◆ **Problem details**:
Scan the lines below for the string "scene" and copy every one that has it.

◆ **Data rows**:
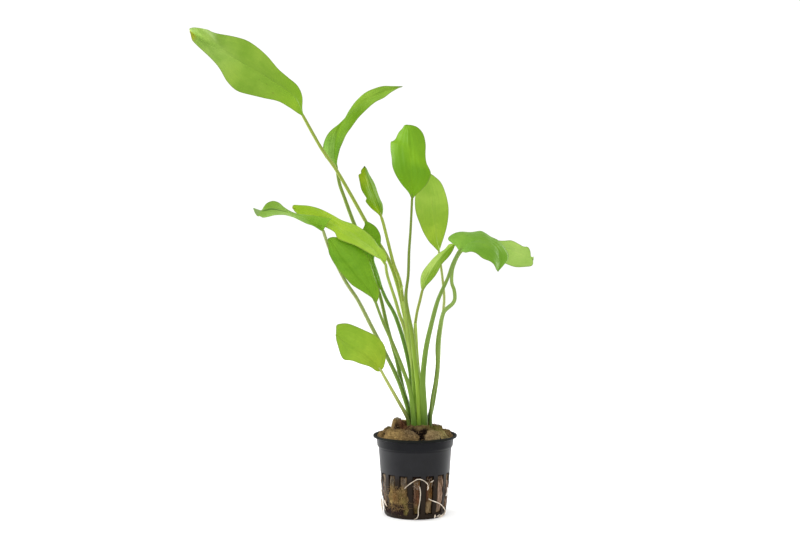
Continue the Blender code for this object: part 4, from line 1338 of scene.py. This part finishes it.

==

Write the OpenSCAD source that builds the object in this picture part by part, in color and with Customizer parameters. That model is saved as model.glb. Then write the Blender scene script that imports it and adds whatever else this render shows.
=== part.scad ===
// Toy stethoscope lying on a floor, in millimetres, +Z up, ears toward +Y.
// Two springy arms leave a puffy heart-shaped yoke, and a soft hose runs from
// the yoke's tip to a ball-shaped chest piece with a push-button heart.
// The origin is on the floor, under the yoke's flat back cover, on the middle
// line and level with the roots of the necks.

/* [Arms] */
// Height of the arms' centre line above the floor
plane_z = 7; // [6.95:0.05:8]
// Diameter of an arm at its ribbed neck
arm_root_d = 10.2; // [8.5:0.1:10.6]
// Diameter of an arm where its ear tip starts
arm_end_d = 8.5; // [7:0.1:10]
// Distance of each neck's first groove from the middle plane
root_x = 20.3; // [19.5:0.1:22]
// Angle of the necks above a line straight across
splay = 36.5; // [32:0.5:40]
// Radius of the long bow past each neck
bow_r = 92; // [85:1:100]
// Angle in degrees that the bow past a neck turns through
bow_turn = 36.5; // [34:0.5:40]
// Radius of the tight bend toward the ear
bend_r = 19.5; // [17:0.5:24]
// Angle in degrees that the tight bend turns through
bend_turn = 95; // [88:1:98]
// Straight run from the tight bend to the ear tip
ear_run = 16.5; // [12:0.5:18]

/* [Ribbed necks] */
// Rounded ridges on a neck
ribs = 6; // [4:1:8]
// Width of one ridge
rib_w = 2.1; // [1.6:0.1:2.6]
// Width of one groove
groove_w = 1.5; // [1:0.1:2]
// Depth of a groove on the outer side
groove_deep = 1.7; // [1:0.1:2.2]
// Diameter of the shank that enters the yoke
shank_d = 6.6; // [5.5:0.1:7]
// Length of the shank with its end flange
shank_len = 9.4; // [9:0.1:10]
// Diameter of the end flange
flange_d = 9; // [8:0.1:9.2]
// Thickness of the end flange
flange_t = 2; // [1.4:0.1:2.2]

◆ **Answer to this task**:
Continue the Blender code for this object: part 4, from line 1338 of scene.py. This part finishes it.
Write the OpenSCAD source that builds the object in this picture part by part, in color and with Customizer parameters. That model is saved as model.glb. Then write the Blender scene script that imports it and adds whatever else this render shows.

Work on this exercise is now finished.